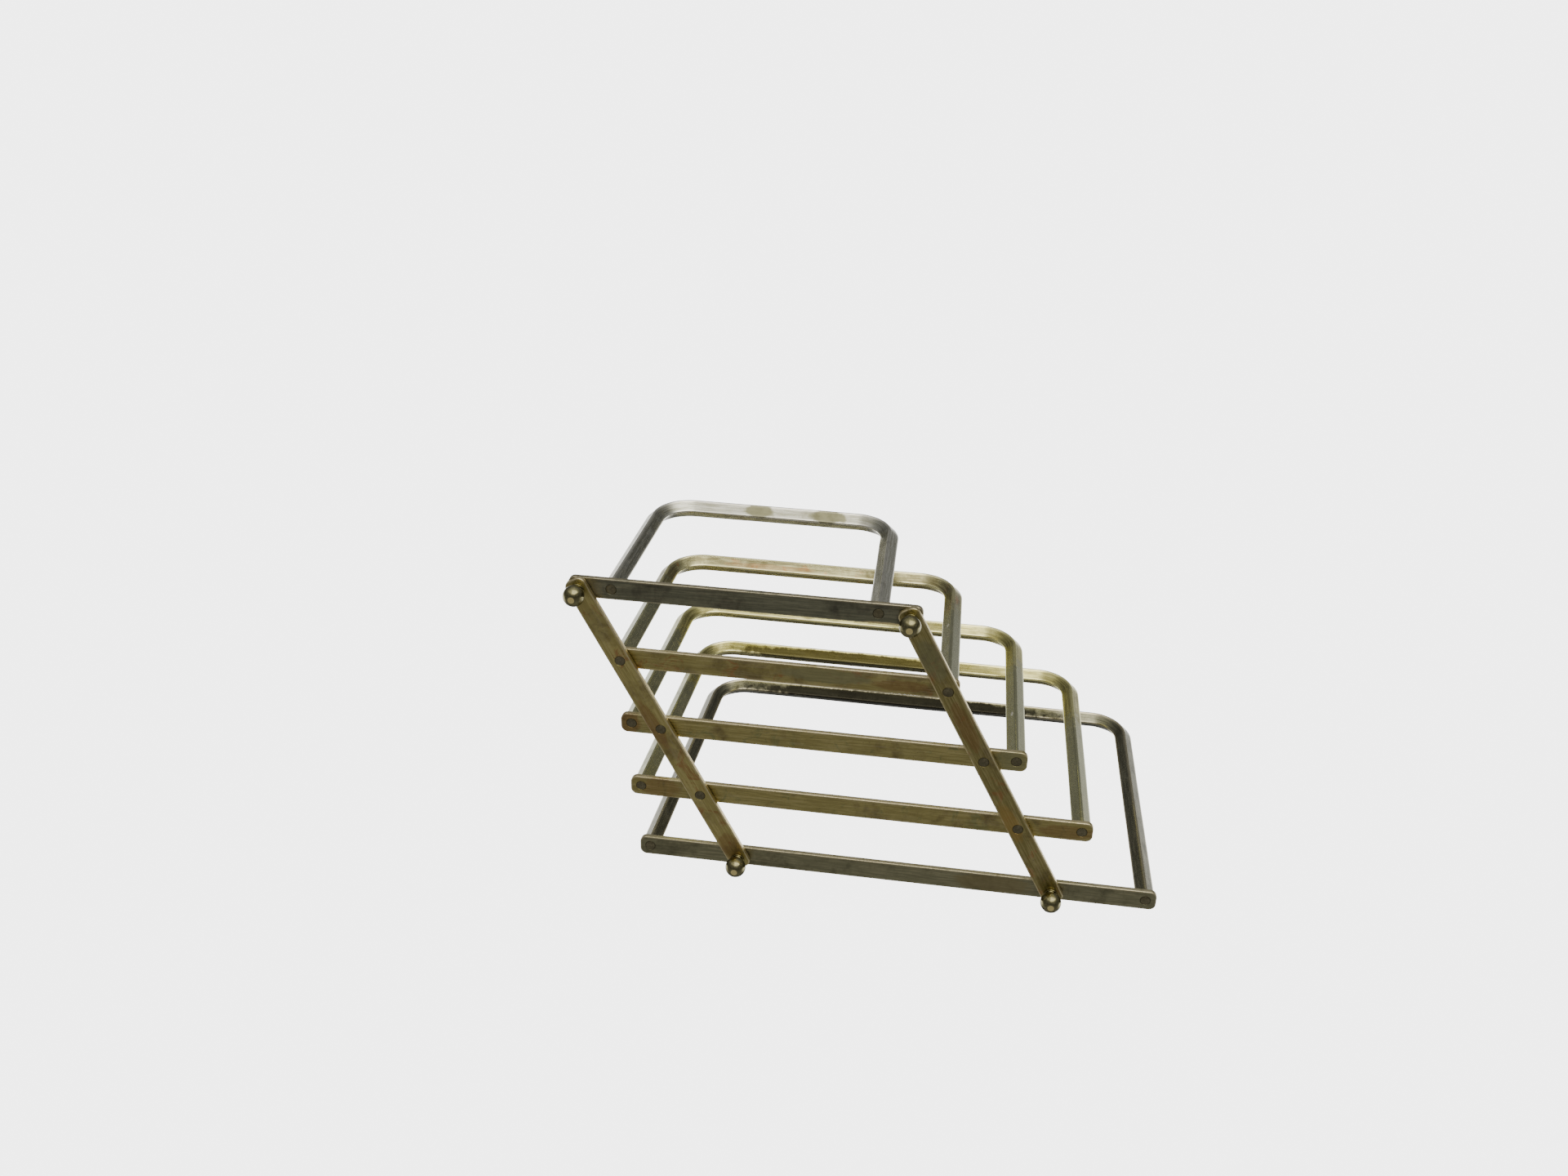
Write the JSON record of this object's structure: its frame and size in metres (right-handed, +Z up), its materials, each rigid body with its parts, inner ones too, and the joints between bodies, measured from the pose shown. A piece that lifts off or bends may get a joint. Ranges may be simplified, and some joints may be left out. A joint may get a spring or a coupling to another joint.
{
  "type": "toast rack",
  "caption": "Folding toast rack: graduated square-wire hoops on flat bars, joined underneath by two pivoted links with ball feet, so the frames shear together and fold flat.",
  "frame": {"origin": "on the table, under the centre of the box around the rack as it stands", "axes": "+Z up, +X along the bars to the right, +Y from the smallest hoop to the largest"},
  "size_m": [0.1766, 0.0954, 0.1119],
  "materials": {
    "hoop_silver": "worn silver plate gone grey-green, scratched, brassy where rubbed",
    "bar_dark": "dark tarnished plate with worn bright edges",
    "bar_brass": "bare tarnished brass with brown and green patches",
    "link_brass": "bare tarnished brass, brown patches, bright edges",
    "rivet_dark": "dark hammered rivet heads",
    "foot_brass": "polished by wear, pale flat tips"
  },
  "bodies": {
    "rear_frame": {"hoop_5": "hoop_silver", "bar_5": "bar_dark"},
    "left_swing": {"left_link": "link_brass", "left_pivot_3": "rivet_dark", "left_pivot_4": "rivet_dark", "front_left_foot": "foot_brass", "rear_left_foot": "foot_brass"},
    "right_swing": {"right_link": "link_brass", "right_pivot_3": "rivet_dark", "right_pivot_4": "rivet_dark", "front_right_foot": "foot_brass", "rear_right_foot": "foot_brass"},
    "frame_1": {"hoop_1": "hoop_silver", "bar_1": "bar_dark"},
    "frame_2": {"hoop_2": "hoop_silver", "bar_2": "bar_brass"},
    "frame_3": {"hoop_3": "hoop_silver", "bar_3": "bar_brass"},
    "frame_4": {"hoop_4": "hoop_silver", "bar_4": "bar_brass"}
  },
  "joints": [
    {"name": "left_link_swing", "type": "hinge", "parent": "rear_frame", "child": "left_swing", "pos_m": [-0.03778, 0.04415, 0.00866], "axis": [0, 0, 1], "range_deg": [-46, 102]},
    {"name": "right_link_swing", "type": "hinge", "parent": "rear_frame", "child": "right_swing", "pos_m": [0.05722, 0.04415, 0.00866], "axis": [0, 0, 1], "range_deg": [-46, 102]},
    {"name": "frame_1_turn", "type": "hinge", "parent": "left_swing", "child": "frame_1", "pos_m": [-0.08472, -0.04415, 0.00866], "axis": [0, 0, 1], "range_deg": [-102, 46]},
    {"name": "frame_2_turn", "type": "hinge", "parent": "left_swing", "child": "frame_2", "pos_m": [-0.07299, -0.02207, 0.00866], "axis": [0, 0, 1], "range_deg": [-102, 46]},
    {"name": "frame_3_turn", "type": "hinge", "parent": "left_swing", "child": "frame_3", "pos_m": [-0.06125, 0, 0.00866], "axis": [0, 0, 1], "range_deg": [-102, 46]},
    {"name": "frame_4_turn", "type": "hinge", "parent": "left_swing", "child": "frame_4", "pos_m": [-0.04951, 0.02207, 0.00866], "axis": [0, 0, 1], "range_deg": [-102, 46]}
  ],
  "couplings": [
    {"joint": "right_link_swing", "follows": "left_link_swing", "ratio": 1},
    {"joint": "frame_1_turn", "follows": "left_link_swing", "ratio": -1},
    {"joint": "frame_2_turn", "follows": "left_link_swing", "ratio": -1},
    {"joint": "frame_3_turn", "follows": "left_link_swing", "ratio": -1},
    {"joint": "frame_4_turn", "follows": "left_link_swing", "ratio": -1}
  ]
}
◇ ◇ ◇ ◇ ◇ ◇ ◇
▸ **Given exercise**
Which lines above contain "materials"? Show each of them.

▸ **Response below**
Write the JSON record of this object's structure: its frame and size in metres (right-handed, +Z up), its materials, each rigid body with its parts, inner ones too, and the joints between bodies, measured from the pose shown. A piece that lifts off or bends may get a joint. Ranges may be simplified, and some joints may be left out. A joint may get a spring or a coupling to another joint.
  "materials": {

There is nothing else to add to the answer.